Document Automation - Data extraction using generative AI

Document Automation for Automation 360 Cloud and On-Premises provides generative AI (GenAI) capability to extract data seamlessly from unstructured and semi-structured documents without prior training. Create learning instance with GenAI capability to process documents in English, using a large language model (LLM).

Note: Generative AI models can produce errors and/or misrepresent the information they generate. It is advisable to verify the accuracy, reliability, and completeness of the content generated by the AI model.

Benefits

Enhance extraction accuracy in a learning instance by using the Search query for generative AI model feature when defining form and table fields. Document Automation offers a default customizable query based on your selected field. Transmitting your query to GenAI enhances and enables data extraction from different document types without prior training. Leverage this innovation to enhance your document processing capability.

How generative AI improves extraction

When you create a learning instance for unstructured documents (such as: Contracts, Agreements, Reports, Letters, and Emails), the GenAI-driven data extraction capability is automatically selected. While defining the Form fields and Table fields for your learning instance, you can leverage the Search query for generative AI model option to customize your data extraction request.

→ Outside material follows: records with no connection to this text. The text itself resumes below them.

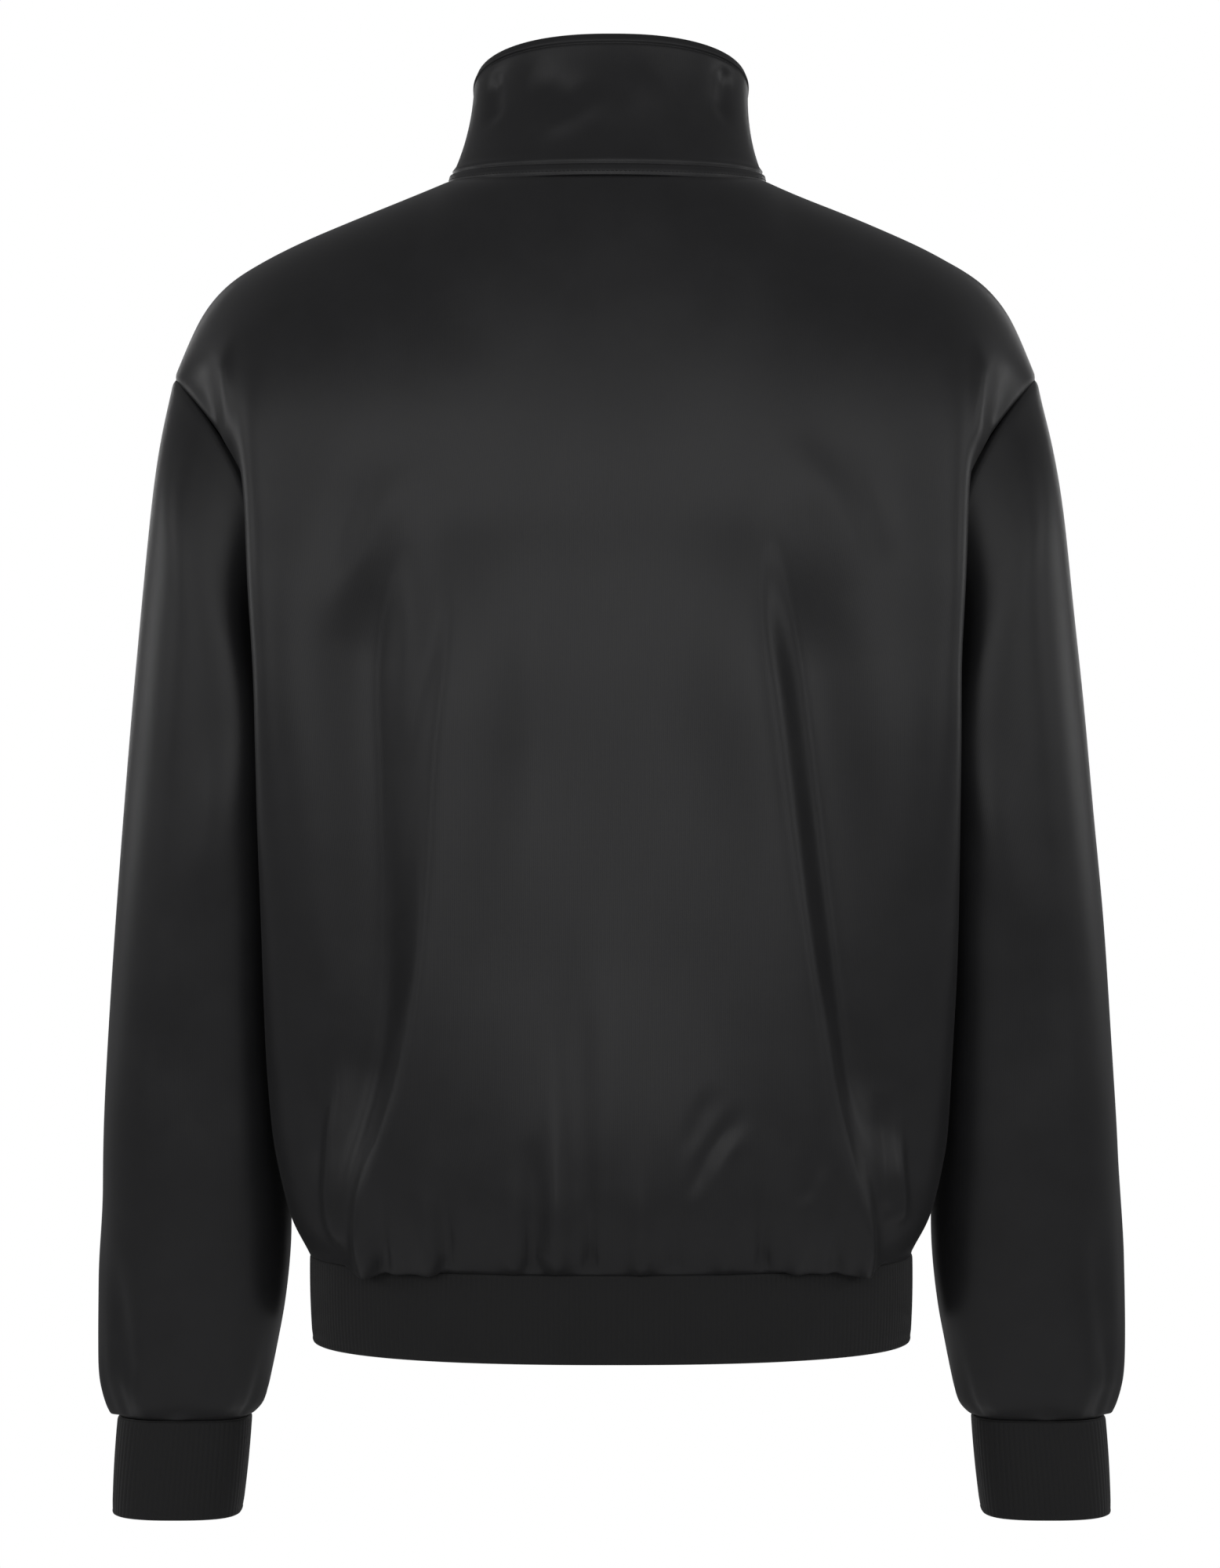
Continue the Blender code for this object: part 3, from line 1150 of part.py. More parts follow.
def lean_back(net):
    """A leaning net put upright again."""
    moved = net.copy()
    moved[..., 0] -= monotone(column(LEAN, "z"), column(LEAN, "shift"), net[..., 2])
    return moved


def lean_points(points):
    """A list of points shifted sideways as the jacket hangs."""
    return lean(points[None])[0]


def make_box(line, middle, collection):
    """The retainer box at the chain's foot, round the ends of both tapes."""
    wide, deep, tall = BOX_SIZE
    slot = TAPE_WALL / 2 + SEAM_GAP
    z = HEM_BOTTOM_Z + BOX_FOOT + tall / 2
    y, out = at_height(line, z)
    xs = (-wide / 2, -CHAIN_WIDTH / 2, CHAIN_WIDTH / 2, wide / 2)
    ys = (middle - deep / 2, middle - slot, middle + slot, middle + deep / 2)
    filled = {(i, j, 0) for i in range(3) for j in range(3) if not (j == 1 and i != 1)}
    points, faces = cells_mesh(xs, ys, (-tall / 2, tall / 2), filled)
    add_object("zip_box", lean_points(to_front(points, y, z, out)), faces, METAL, collection)


def make_stops(line, middle, top, collection):
    """A top stop on each tape's inner edge, in front of and beside it."""
    wide, deep, tall = STOP_SIZE
    z = top - STOP_DROP
    y, out = at_height(line, z)
    for name, side in (("zip_stop_left", 1.0), ("zip_stop_right", -1.0)):
        near = CHAIN_WIDTH / 2
        xs = sorted((side * (near + SEAM_GAP), side * (near + SEAM_GAP + wide)))
        front = middle - TAPE_WALL / 2 - SEAM_GAP
        points, faces = box_mesh(xs, (front - deep, front), (-tall / 2, tall / 2))
        world = to_front(points, y, z, out)
        add_object(name, lean_points(world), faces, METAL, collection)


def to_front(points, y, z, out):
    """From across, depth behind the cloth's outside and height along it, to the jacket's frame."""
    up = (-out[1], out[0]) if out[0] > 0 else (out[1], -out[0])
    moved = np.empty_like(points)
    moved[:, 0] = points[:, 0]
    moved[:, 1] = y - out[0] * points[:, 1] + up[0] * points[:, 2]
    moved[:, 2] = z - out[1] * points[:, 1] + up[1] * points[:, 2]
    return moved


def make_slider(line, middle, shift, collection):
    """The slider round the chain's top, its bridge, and the pull tab that hangs from the bridge."""
    wide, tall = SLIDER_SIZE
    slot = CHAIN_THICK / 2 + SEAM_GAP
    bridge_x, bridge_z = BRIDGE_SIZE
    face = middle - slot - PLATE
    xs = (-wide / 2, -SLIDER_POST / 2, -bridge_x / 2, bridge_x / 2, SLIDER_POST / 2, wide / 2)
    bridge_back = face - BRIDGE_GAP
    bridge_front = bridge_back - BRIDGE_THICK
    ys = (bridge_front, bridge_back, face, middle - slot, middle + slot, middle + slot + PLATE)
    post = bridge_z / 2 - BRIDGE_POST
    zs = (-tall / 2, -bridge_z / 2, -post, 0.0, post, bridge_z / 2, tall / 2)
    filled = {(i, j, k) for i in range(5) for j in (2, 4) for k in range(6)}
    filled |= {(i, 3, k) for i in (1, 2, 3) for k in (3, 4, 5)}
    filled |= {(2, 0, k) for k in (1, 2, 3, 4)}
    filled |= {(2, 1, k) for k in (1, 4)}
    points, faces = cells_mesh(xs, ys, zs, filled)
    y, out = at_height(line, SLIDER_Z)
    world = to_front(points, y, SLIDER_Z, out) + np.array([shift, 0, 0])
    add_object("zip_slider", world, faces, METAL, collection)

    axis_d = face - BRIDGE_GAP / 2
    half = PULL_BAR / 2
    bar_z = post - PULL_PLAY - PULL_BAR
    inner = PULL_WIDE / 2 - PULL_ARM
    xs = (-PULL_WIDE / 2, -inner, inner, PULL_WIDE / 2)
    ys = (axis_d - half, axis_d + half)
    zs = (bar_z - PULL_LONG, bar_z - PULL_HOLE, bar_z, bar_z + PULL_BAR)
    filled = {(i, 0, k) for i in range(3) for k in range(3) if not (i == 1 and k == 1)}
    points, faces = cells_mesh(xs, ys, zs, filled)
    hinge = np.array([[0.0, axis_d, bar_z + half]])
    world = to_front(points, y, SLIDER_Z, out) + np.array([shift, 0, 0])
    origin = (to_front(hinge, y, SLIDER_Z, out) + np.array([shift, 0, 0]))[0]
    add_object("zip_pull", world, faces, METAL, collection, tuple(float(v) for v in origin))


def main():
    """Build every piece of the jacket in one collection."""
    for obj in list(bpy.data.objects):
        bpy.data.objects.remove(obj, do_unlink=True)
    scene = bpy.context.scene
    collection = bpy.data.collections.new("track_jacket")
    scene.collection.children.link(collection)
    cutters = bpy.data.collections.new("cutters")
    scene.collection.children.link(cutters)
    folded, final = make_cloth(collection)
    make_hem(collection)
    make_cuff("cuff_left", 1.0, collection)
    make_cuff("cuff_right", -1.0, collection)
    make_zip(folded, final, collection)


main()
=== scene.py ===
"""Looks of the track jacket: satin tricot cloth with its folds and stitching, ribbed bands and front zip.

Frame: metres, +Z up. The wearer faces -Y and the wearer's left is +X. The origin is the middle of the
neck base. Every piece lies on the form of the CAD solid that it replaces.
"""
from __future__ import annotations

import logging
import math
from dataclasses import dataclass
from enum import Enum
from typing import NamedTuple

import bmesh
import bpy
import numpy as np
from mathutils import Matrix, Vector


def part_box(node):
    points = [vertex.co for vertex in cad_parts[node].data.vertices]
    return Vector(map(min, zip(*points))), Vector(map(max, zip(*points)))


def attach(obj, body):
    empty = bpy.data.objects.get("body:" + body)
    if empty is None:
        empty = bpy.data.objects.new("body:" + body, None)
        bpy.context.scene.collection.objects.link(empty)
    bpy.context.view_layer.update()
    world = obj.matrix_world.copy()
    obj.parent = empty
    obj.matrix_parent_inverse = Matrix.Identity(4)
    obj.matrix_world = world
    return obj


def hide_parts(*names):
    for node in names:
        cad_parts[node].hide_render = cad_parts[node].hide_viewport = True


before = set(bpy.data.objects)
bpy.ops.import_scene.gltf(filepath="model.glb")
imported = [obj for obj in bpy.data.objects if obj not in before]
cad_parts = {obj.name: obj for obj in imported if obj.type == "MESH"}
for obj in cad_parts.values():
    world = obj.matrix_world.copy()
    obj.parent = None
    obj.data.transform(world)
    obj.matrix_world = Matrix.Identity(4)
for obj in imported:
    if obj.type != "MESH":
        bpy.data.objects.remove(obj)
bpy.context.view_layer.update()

log = logging.getLogger("track_jacket")

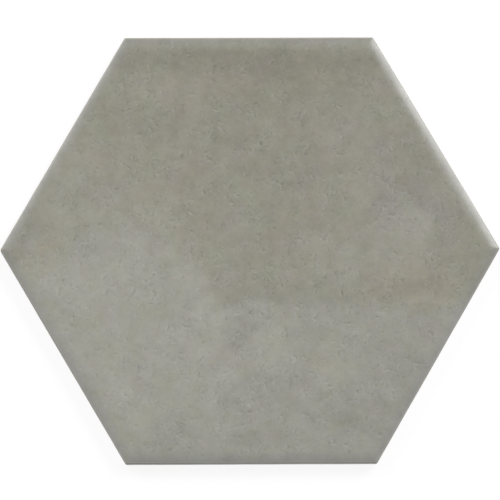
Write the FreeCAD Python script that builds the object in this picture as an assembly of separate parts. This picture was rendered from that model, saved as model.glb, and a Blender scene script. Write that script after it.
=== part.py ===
# Hexagon floor tile: one dust-pressed, glazed porcelain tile, lying on its back with the glazed face up.
#
# The middle of the back is the origin, and +Z points up through the face. Two corners point along +X and -X,
# and two sides face +Y and -Y. Sizes are in millimetres.
#
# The tile is one fired piece, so it is one solid. Its face is flat and falls away in a shallow cushion along
# all six sides. Its sides have an upright land, which faces the next tile across the grout joint, and run in
# below it by the draft of the die. Its back has a honeycomb of shallow cells, which keys into the adhesive.
#
# Each hexagon, the tile and a cell alike, is made as three equal bars that cross, one for each pair of its
# sides. What they share has the same section across every pair of sides, and true mitres at its corners.

import FreeCAD, Part

import math
import os

# The format, over the widest outline of the tile
ACROSS_FLATS = 216.5
THICKNESS = 9.0
CORNER_RADIUS = 1.0

# The cushion edge of the face: it starts CUSHION_WIDTH in from the outline, and would be down by CUSHION_DROP
# at the outline if the arris didn't round it off first
CUSHION_WIDTH = 6.5
CUSHION_DROP = 1.1
ARRIS_RADIUS = 0.7

# The side, from the arris down: the upright land, then the draft, which runs in by DRAFT_INSET down to the
# resting plane, where the edge of the back is broken
LAND_HEIGHT = 3.2
DRAFT_INSET = 0.6
BACK_CHAMFER = 0.6

# The honeycomb of the back, measured in the resting plane: rings of cells round the middle one fill what the
# rim leaves along the sides
RIM_WIDTH = 8.0
RIB_WIDTH = 3.0
CELL_RINGS = 4
CELL_DEPTH = 0.7
CELL_WALL_RUN = 0.5
CELL_CORNER_RADIUS = 2.0

# How far the boss that presses a cell is carried on below the resting plane, so that it cuts cleanly
BOSS_OVERSHOOT = 0.3

# The way that a corner points, in degrees round from +X: a corner of the tile, and a corner of a cell
TILE_CORNER_AT = 0
CELL_CORNER_AT = 30

# Points that differ by less than this in height are level
LEVEL_WITHIN = 0.01

MIDDLE = FreeCAD.Vector(0, 0, 0)
UP = FreeCAD.Vector(0, 0, 1)
HALF_CORNER = math.radians(30)

# From the middle to the side of the honeycomb there are CELL_RINGS rows of cells and half a cell, corner to
# corner, less half a rib
HONEYCOMB_HALF_WIDTH = ACROSS_FLATS / 2 - DRAFT_INSET - BACK_CHAMFER - RIM_WIDTH
HALF_RIB_AT_CORNER = RIB_WIDTH / 2 / math.cos(HALF_CORNER)
ROWS_IN_PITCHES = CELL_RINGS * math.cos(HALF_CORNER) + 1 / (2 * math.cos(HALF_CORNER))
CELL_PITCH = (HONEYCOMB_HALF_WIDTH + HALF_RIB_AT_CORNER) / ROWS_IN_PITCHES


def line(start, end):
    """A straight edge."""
    return Part.LineSegment(start, end).toShape()


def crossed_bars(section, corner_at, corner_radius):
    """The hexagonal solid with this section across each pair of sides, and with its corners rounded.

    The section is a face in the YZ plane, with the middle of the solid at Y = 0.
    """
    bar_length = 2 * section.BoundBox.YLength
    bars = []
    for turn in (0, 60, 120):
        bar = section.extrude(FreeCAD.Vector(bar_length, 0, 0))
        bar.translate(FreeCAD.Vector(-bar_length / 2, 0, 0))
        bar.rotate(MIDDLE, UP, corner_at + turn)
        bars.append(bar)
    sharp = bars[0].common(bars[1]).common(bars[2]).removeSplitter()
    mitres = [edge for edge in sharp.Edges if abs(edge.Vertexes[0].Z - edge.Vertexes[-1].Z) > LEVEL_WITHIN]
    return sharp.makeFillet(corner_radius, mitres)


def side_of_section(side):
    """One side of the tile's section, +1 or -1, from the resting plane up to the flat of the face.

    The arris and the cushion are two arcs. The cushion's is level where the flat begins, and the arris's is
    upright at the outline. Where they meet, both tilt by the same angle, so the surface runs on smoothly.
    """
    cushion_radius = (CUSHION_WIDTH**2 + CUSHION_DROP**2) / (2 * CUSHION_DROP)
    cushion_centre = THICKNESS - cushion_radius
    between_centres = cushion_radius - ARRIS_RADIUS
    meeting = math.asin((CUSHION_WIDTH - ARRIS_RADIUS) / between_centres)
    arris_centre = cushion_centre + between_centres * math.cos(meeting)
    upright = math.pi / 2

    def place(inset, height):
        """A point of the section, inset from the widest outline."""
        return FreeCAD.Vector(0, side * (ACROSS_FLATS / 2 - inset), height)

    def on_arris(tilt):
        """The point of the arris where the surface tilts this much from level."""
        inset = ARRIS_RADIUS * (1 - math.sin(tilt))
        return place(inset, arris_centre + ARRIS_RADIUS * math.cos(tilt))

    def on_cushion(tilt):
        """The point of the cushion where the surface tilts this much from level."""
        inset = CUSHION_WIDTH - cushion_radius * math.sin(tilt)
        return place(inset, cushion_centre + cushion_radius * math.cos(tilt))

    foot = place(DRAFT_INSET, 0)
    foot_of_land = place(0, arris_centre - LAND_HEIGHT)
    top_of_land = on_arris(upright)
    shoulder = on_cushion(0)
    edges = [
        line(foot, foot_of_land),
        line(foot_of_land, top_of_land),
        Part.Arc(top_of_land, on_arris((upright + meeting) / 2), on_arris(meeting)).toShape(),
        Part.Arc(on_cushion(meeting), on_cushion(meeting / 2), shoulder).toShape(),
    ]
    return edges, foot, shoulder


def pressed_blank():
    """The whole tile with a plain back."""
    left, left_foot, left_shoulder = side_of_section(-1)
    right, right_foot, right_shoulder = side_of_section(1)
    across = [line(left_foot, right_foot), line(left_shoulder, right_shoulder)]
    outline = Part.Wire(Part.sortEdges(left + right + across)[0])
    blank = crossed_bars(Part.Face(outline), TILE_CORNER_AT, CORNER_RADIUS)
    back_edges = [edge for edge in blank.Edges if max(end.Z for end in edge.Vertexes) < LEVEL_WITHIN]
    return blank.makeChamfer(BACK_CHAMFER, back_edges)


def cell_boss():
    """The boss of the die that presses the middle cell, with walls that lean by their draft."""
    mouth = (CELL_PITCH - RIB_WIDTH) / 2
    foot = mouth + CELL_WALL_RUN / CELL_DEPTH * BOSS_OVERSHOOT
    floor = mouth - CELL_WALL_RUN
    corners = [(-foot, -BOSS_OVERSHOOT), (foot, -BOSS_OVERSHOOT), (floor, CELL_DEPTH), (-floor, CELL_DEPTH)]
    points = [FreeCAD.Vector(0, across, height) for across, height in corners]
    outline = Part.makePolygon(points + points[:1])
    return crossed_bars(Part.Face(outline), CELL_CORNER_AT, CELL_CORNER_RADIUS)


def cell_places():
    """The middles of the cells, row by row."""
    row_pitch = CELL_PITCH * math.cos(HALF_CORNER)
    places = []
    for row in range(-CELL_RINGS, CELL_RINGS + 1):
        cells_in_row = 2 * CELL_RINGS + 1 - abs(row)
        for place in range(cells_in_row):
            from_middle = place - (cells_in_row - 1) / 2
            places.append(FreeCAD.Vector(from_middle * CELL_PITCH, row * row_pitch, 0))
    return places


def hexagon_tile():
    """The fired tile: the pressed blank, less the cells of its back."""
    boss = cell_boss()
    return pressed_blank().cut([boss.translated(place) for place in cell_places()])


os.makedirs("parts", exist_ok=True)
tile = hexagon_tile()
tile.exportStep("parts/hexagon_tile.step")

box = tile.optimalBoundingBox()
print(f"hexagon_tile: {len(tile.Solids)} solid, {len(tile.Faces)} faces, valid {tile.isValid()}")
print(f"{box.XLength:.2f} x {box.YLength:.2f} x {box.ZLength:.2f} mm, {tile.Volume / 1000:.1f} cm3")
print(f"{len(cell_places())} cells in the back")
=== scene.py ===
# %% [markdown]
# A glazed hexagon floor tile, seen from straight above
#
# The tile is one piece of pressed and fired porcelain, about 25 cm across its corners and 9 mm thick. Its
# face carries a satin glaze that looks like fine concrete: a warm olive grey over the upper half, a lighter
# and cooler grey below, with clouds, mottling and short dark marks in both. The solid part comes in as a
# fixed frame. This file builds the detailed surface of the tile round it, gives it its finishes, and sets
# up a small studio.
#
# The frame could be shown as it is, with a material on it. A mesh of our own is used instead, because the
# glaze has soft waves, the edges wander a little, and the tile needs three finishes, while the frame's mesh
# stays as it is.

# %% Load the frame
import math

import bpy
from mathutils import Matrix, Vector, noise
from mathutils.geometry import delaunay_2d_cdt


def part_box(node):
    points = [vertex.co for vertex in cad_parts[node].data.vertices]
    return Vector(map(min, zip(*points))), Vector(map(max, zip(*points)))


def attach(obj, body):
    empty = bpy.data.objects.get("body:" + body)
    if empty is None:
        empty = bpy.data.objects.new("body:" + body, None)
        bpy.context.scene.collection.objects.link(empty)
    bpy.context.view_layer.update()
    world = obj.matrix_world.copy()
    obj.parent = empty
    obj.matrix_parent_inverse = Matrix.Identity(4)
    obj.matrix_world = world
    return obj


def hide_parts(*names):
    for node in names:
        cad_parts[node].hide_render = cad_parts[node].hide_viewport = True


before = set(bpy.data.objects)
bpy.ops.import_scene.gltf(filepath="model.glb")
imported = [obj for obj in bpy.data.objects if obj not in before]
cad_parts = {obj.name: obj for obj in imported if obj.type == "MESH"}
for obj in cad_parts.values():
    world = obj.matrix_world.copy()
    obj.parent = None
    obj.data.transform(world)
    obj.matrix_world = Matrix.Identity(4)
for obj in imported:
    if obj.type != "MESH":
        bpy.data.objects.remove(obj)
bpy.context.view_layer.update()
tile_low, tile_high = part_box("hexagon_tile")

# %% [markdown]
# The sizes are those of a real tile, in millimetres, because that is how a tile maker thinks of them. The
# thickness and the width across the flats are read from the frame. The others could be measured on the
# frame's mesh too, but as named numbers they are easier to follow, so they repeat the tile's drawing: the
# cushion is the shallow curve along the sides of the face, the arris is the small round where it turns
# down, the land is the upright part of the side, and below that the side runs in by the draft of the die.

# %% Sizes of the tile in millimetres
MM = 0.001
HALF_FLATS = (tile_high.y - tile_low.y) / 2 / MM
THICKNESS = (tile_high.z - tile_low.z) / MM
CORNER_RADIUS = 1.0
CUSHION_WIDTH = 6.5
CUSHION_DROP = 1.1
ARRIS_RADIUS = 0.7
LAND_HEIGHT = 3.2
DRAFT_INSET = 0.6
BACK_CHAMFER = 0.6
RIM_WIDTH = 8.0
RIB_WIDTH = 3.0
CELL_RINGS = 4
CELL_DEPTH = 0.7
CELL_WALL_RUN = 0.5
CELL_CORNER_RADIUS = 2.0
SIXTH = math.radians(60)
HALF_CORNER = math.radians(30)
print(f"across flats {2 * HALF_FLATS:.2f} mm, thickness {THICKNESS:.2f} mm")

# %% [markdown]
# The outline of the tile, at any height, is a hexagon with rounded corners. It could be drawn as a curve
# and bevelled, but a plain list of points gives full control: every ring has the same number of points, so
# two neighbouring rings join with one strip of four-sided faces.

# %% A ring of points round a hexagon
SIDE_STEPS = 110
CORNER_STEPS = 6


def hexagon_ring(half_width, corner_radius, corner_at=0.0, side_steps=SIDE_STEPS, corner_steps=CORNER_STEPS):
    """Points round a hexagon with rounded corners, anticlockwise from just before the first corner."""
    arc_centre = (half_width - corner_radius) / math.cos(HALF_CORNER)

    def on_corner(step, share):
        """A point of one corner's arc, where share runs from 0 to 1 along it."""
        corner = corner_at + SIXTH * step
        turn = corner + SIXTH * (share - 0.5)
        x = arc_centre * math.cos(corner) + corner_radius * math.cos(turn)
        y = arc_centre * math.sin(corner) + corner_radius * math.sin(turn)
        return Vector((x, y))

    ring = []
    for step in range(6):
        ring += [on_corner(step, place / corner_steps) for place in range(corner_steps + 1)]
        start = on_corner(step, 1.0)
        end = on_corner(step + 1, 0.0)
        ring += [start.lerp(end, place / side_steps) for place in range(1, side_steps)]
    return ring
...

For an address field, the GenAI query provides a default query such as: ‘What is the Property Address?’. You can customize this query for more focused extraction to say: ‘What is the full Property Address with city, state and zip code?'

Document Automation data extraction using generative AI

On processing a document, using this learning instance, the GenAI capability will extract the complete address, instead of just the street name and number. All you need to do is define the search query in the model just once, and then for every document processed using this model, the data gets extracted with no additional configuration.

When creating a learning instance for semi-structured documents such as Invoices, User-defined and Purchase orders or supply-chain documents such as: Waybill, Bill of Lading, Arrival Notice, and Packing Lists, you can leverage the GenAI-driven data extraction capability in addition to the native extraction capability based on user-provided updates in the Validator.

Important:
  • Privacy Notice: When the generative AI capability is selected, the query is sent to a third-party service. Currently, the data is sent to Microsoft Azure OpenAI service or Anthropic that is available on Amazon Bedrock or Google Vertex AI. If you do not want your data sent to a third-party service, we recommend not using the unstructured and semi-structured document types that uses the generative AI feature out-of-the-box. For regions support matrix, see Document Automation settings.
  • When a generative AI query does not match a result, the generative AI model returns a blank value or an empty response. In such a scenario, tweak your query to get the desired result.